■ Collected data:
================
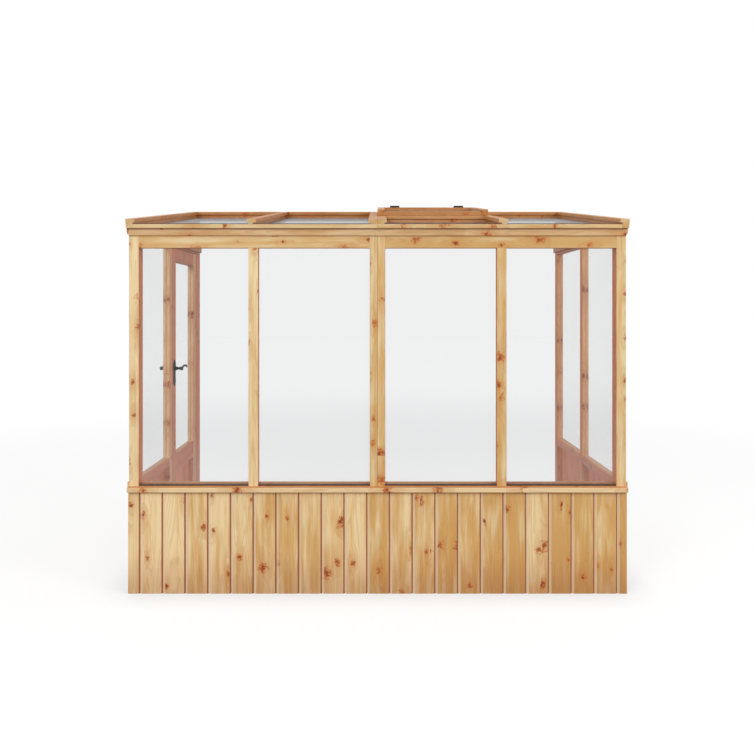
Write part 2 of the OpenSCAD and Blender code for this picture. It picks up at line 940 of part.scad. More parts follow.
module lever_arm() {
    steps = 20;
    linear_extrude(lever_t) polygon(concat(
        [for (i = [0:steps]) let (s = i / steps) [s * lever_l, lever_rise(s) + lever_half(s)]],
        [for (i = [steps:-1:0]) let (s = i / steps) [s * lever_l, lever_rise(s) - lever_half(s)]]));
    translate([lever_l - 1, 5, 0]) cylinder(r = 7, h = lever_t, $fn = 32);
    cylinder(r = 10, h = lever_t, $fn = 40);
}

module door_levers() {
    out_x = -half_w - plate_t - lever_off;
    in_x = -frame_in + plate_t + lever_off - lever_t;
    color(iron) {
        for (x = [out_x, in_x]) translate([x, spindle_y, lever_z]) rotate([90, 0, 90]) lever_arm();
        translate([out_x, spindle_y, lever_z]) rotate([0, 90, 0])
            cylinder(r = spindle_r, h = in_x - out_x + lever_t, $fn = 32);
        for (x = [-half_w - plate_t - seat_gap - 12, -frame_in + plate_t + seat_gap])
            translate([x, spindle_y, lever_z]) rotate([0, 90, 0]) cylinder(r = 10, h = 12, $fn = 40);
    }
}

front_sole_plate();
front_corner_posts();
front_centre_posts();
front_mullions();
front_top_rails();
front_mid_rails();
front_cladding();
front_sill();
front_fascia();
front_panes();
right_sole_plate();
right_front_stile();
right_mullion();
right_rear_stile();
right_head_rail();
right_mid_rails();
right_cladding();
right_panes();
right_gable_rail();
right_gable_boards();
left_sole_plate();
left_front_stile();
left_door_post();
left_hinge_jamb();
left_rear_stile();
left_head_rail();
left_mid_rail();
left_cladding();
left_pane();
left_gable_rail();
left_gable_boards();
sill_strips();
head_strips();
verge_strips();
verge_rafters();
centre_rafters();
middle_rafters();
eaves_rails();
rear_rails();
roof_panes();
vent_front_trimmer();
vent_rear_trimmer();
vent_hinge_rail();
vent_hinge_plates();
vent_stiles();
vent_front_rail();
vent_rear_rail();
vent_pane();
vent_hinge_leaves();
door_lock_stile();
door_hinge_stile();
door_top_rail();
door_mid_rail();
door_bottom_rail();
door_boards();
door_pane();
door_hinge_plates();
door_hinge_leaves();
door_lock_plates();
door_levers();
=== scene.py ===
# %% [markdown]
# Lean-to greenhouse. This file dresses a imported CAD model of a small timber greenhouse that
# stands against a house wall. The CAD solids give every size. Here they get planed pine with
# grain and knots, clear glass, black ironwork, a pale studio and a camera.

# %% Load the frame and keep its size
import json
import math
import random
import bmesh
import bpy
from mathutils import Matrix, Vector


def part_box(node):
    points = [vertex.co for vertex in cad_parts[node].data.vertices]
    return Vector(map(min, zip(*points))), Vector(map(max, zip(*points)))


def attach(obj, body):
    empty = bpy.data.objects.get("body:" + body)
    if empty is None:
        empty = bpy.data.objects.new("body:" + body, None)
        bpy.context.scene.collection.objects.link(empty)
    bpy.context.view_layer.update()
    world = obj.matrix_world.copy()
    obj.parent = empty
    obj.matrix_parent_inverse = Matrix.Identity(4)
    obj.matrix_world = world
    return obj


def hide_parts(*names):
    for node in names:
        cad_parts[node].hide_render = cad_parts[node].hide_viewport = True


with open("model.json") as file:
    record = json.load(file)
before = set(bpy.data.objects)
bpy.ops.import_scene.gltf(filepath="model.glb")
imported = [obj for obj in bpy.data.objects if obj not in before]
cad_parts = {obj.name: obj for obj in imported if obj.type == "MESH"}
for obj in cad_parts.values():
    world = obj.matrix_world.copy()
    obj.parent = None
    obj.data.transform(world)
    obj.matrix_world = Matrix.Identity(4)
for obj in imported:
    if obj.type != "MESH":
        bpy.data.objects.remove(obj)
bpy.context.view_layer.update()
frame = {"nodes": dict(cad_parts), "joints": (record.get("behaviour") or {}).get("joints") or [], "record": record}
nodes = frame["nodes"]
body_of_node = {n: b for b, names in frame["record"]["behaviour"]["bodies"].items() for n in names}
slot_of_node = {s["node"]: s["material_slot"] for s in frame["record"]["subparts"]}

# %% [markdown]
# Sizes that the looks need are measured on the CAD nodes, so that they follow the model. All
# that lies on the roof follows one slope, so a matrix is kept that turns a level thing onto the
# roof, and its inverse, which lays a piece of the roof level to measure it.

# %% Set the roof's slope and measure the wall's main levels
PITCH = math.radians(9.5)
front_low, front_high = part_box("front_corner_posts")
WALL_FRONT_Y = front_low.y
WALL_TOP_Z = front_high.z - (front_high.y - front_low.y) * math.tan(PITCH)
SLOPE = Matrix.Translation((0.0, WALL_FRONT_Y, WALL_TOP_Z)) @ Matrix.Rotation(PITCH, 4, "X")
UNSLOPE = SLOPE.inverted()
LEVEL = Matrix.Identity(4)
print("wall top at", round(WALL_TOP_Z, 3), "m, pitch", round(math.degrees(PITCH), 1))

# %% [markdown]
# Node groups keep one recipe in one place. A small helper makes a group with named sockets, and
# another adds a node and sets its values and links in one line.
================
■ What this task involves: Word for word, write out all of the data above.

■ Solution to this exercise:
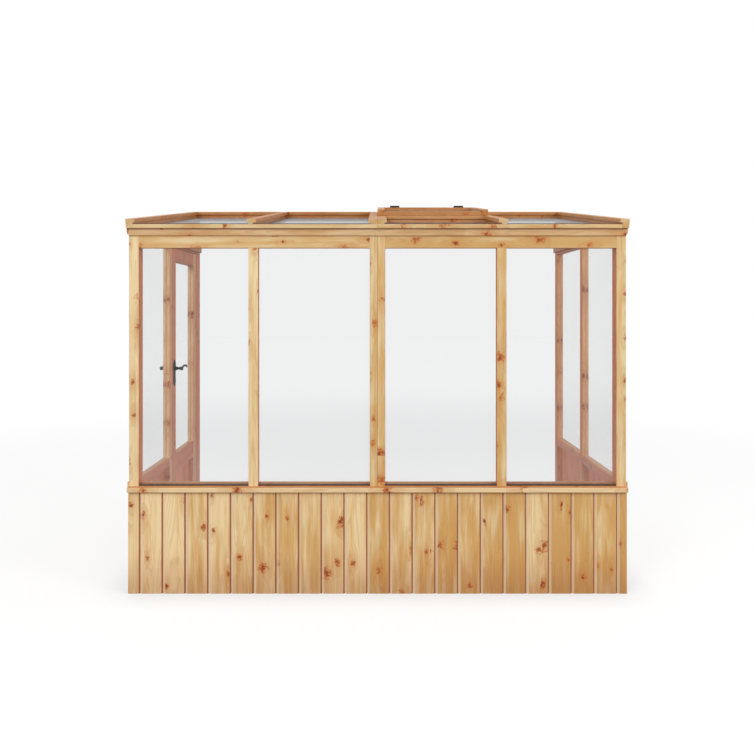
Write part 2 of the OpenSCAD and Blender code for this picture. It picks up at line 940 of part.scad. More parts follow.
module lever_arm() {
    steps = 20;
    linear_extrude(lever_t) polygon(concat(
        [for (i = [0:steps]) let (s = i / steps) [s * lever_l, lever_rise(s) + lever_half(s)]],
        [for (i = [steps:-1:0]) let (s = i / steps) [s * lever_l, lever_rise(s) - lever_half(s)]]));
    translate([lever_l - 1, 5, 0]) cylinder(r = 7, h = lever_t, $fn = 32);
    cylinder(r = 10, h = lever_t, $fn = 40);
}

module door_levers() {
    out_x = -half_w - plate_t - lever_off;
    in_x = -frame_in + plate_t + lever_off - lever_t;
    color(iron) {
        for (x = [out_x, in_x]) translate([x, spindle_y, lever_z]) rotate([90, 0, 90]) lever_arm();
        translate([out_x, spindle_y, lever_z]) rotate([0, 90, 0])
            cylinder(r = spindle_r, h = in_x - out_x + lever_t, $fn = 32);
        for (x = [-half_w - plate_t - seat_gap - 12, -frame_in + plate_t + seat_gap])
            translate([x, spindle_y, lever_z]) rotate([0, 90, 0]) cylinder(r = 10, h = 12, $fn = 40);
    }
}

front_sole_plate();
front_corner_posts();
front_centre_posts();
front_mullions();
front_top_rails();
front_mid_rails();
front_cladding();
front_sill();
front_fascia();
front_panes();
right_sole_plate();
right_front_stile();
right_mullion();
right_rear_stile();
right_head_rail();
right_mid_rails();
right_cladding();
right_panes();
right_gable_rail();
right_gable_boards();
left_sole_plate();
left_front_stile();
left_door_post();
left_hinge_jamb();
left_rear_stile();
left_head_rail();
left_mid_rail();
left_cladding();
left_pane();
left_gable_rail();
left_gable_boards();
sill_strips();
head_strips();
verge_strips();
verge_rafters();
centre_rafters();
middle_rafters();
eaves_rails();
rear_rails();
roof_panes();
vent_front_trimmer();
vent_rear_trimmer();
vent_hinge_rail();
vent_hinge_plates();
vent_stiles();
vent_front_rail();
vent_rear_rail();
vent_pane();
vent_hinge_leaves();
door_lock_stile();
door_hinge_stile();
door_top_rail();
door_mid_rail();
door_bottom_rail();
door_boards();
door_pane();
door_hinge_plates();
door_hinge_leaves();
door_lock_plates();
door_levers();
=== scene.py ===
# %% [markdown]
# Lean-to greenhouse. This file dresses a imported CAD model of a small timber greenhouse that
# stands against a house wall. The CAD solids give every size. Here they get planed pine with
# grain and knots, clear glass, black ironwork, a pale studio and a camera.

# %% Load the frame and keep its size
import json
import math
import random
import bmesh
import bpy
from mathutils import Matrix, Vector


def part_box(node):
    points = [vertex.co for vertex in cad_parts[node].data.vertices]
    return Vector(map(min, zip(*points))), Vector(map(max, zip(*points)))


def attach(obj, body):
    empty = bpy.data.objects.get("body:" + body)
    if empty is None:
        empty = bpy.data.objects.new("body:" + body, None)
        bpy.context.scene.collection.objects.link(empty)
    bpy.context.view_layer.update()
    world = obj.matrix_world.copy()
    obj.parent = empty
    obj.matrix_parent_inverse = Matrix.Identity(4)
    obj.matrix_world = world
    return obj


def hide_parts(*names):
    for node in names:
        cad_parts[node].hide_render = cad_parts[node].hide_viewport = True


with open("model.json") as file:
    record = json.load(file)
before = set(bpy.data.objects)
bpy.ops.import_scene.gltf(filepath="model.glb")
imported = [obj for obj in bpy.data.objects if obj not in before]
cad_parts = {obj.name: obj for obj in imported if obj.type == "MESH"}
for obj in cad_parts.values():
    world = obj.matrix_world.copy()
    obj.parent = None
    obj.data.transform(world)
    obj.matrix_world = Matrix.Identity(4)
for obj in imported:
    if obj.type != "MESH":
        bpy.data.objects.remove(obj)
bpy.context.view_layer.update()
frame = {"nodes": dict(cad_parts), "joints": (record.get("behaviour") or {}).get("joints") or [], "record": record}
nodes = frame["nodes"]
body_of_node = {n: b for b, names in frame["record"]["behaviour"]["bodies"].items() for n in names}
slot_of_node = {s["node"]: s["material_slot"] for s in frame["record"]["subparts"]}

# %% [markdown]
# Sizes that the looks need are measured on the CAD nodes, so that they follow the model. All
# that lies on the roof follows one slope, so a matrix is kept that turns a level thing onto the
# roof, and its inverse, which lays a piece of the roof level to measure it.

# %% Set the roof's slope and measure the wall's main levels
PITCH = math.radians(9.5)
front_low, front_high = part_box("front_corner_posts")
WALL_FRONT_Y = front_low.y
WALL_TOP_Z = front_high.z - (front_high.y - front_low.y) * math.tan(PITCH)
SLOPE = Matrix.Translation((0.0, WALL_FRONT_Y, WALL_TOP_Z)) @ Matrix.Rotation(PITCH, 4, "X")
UNSLOPE = SLOPE.inverted()
LEVEL = Matrix.Identity(4)
print("wall top at", round(WALL_TOP_Z, 3), "m, pitch", round(math.degrees(PITCH), 1))

# %% [markdown]
# Node groups keep one recipe in one place. A small helper makes a group with named sockets, and
# another adds a node and sets its values and links in one line.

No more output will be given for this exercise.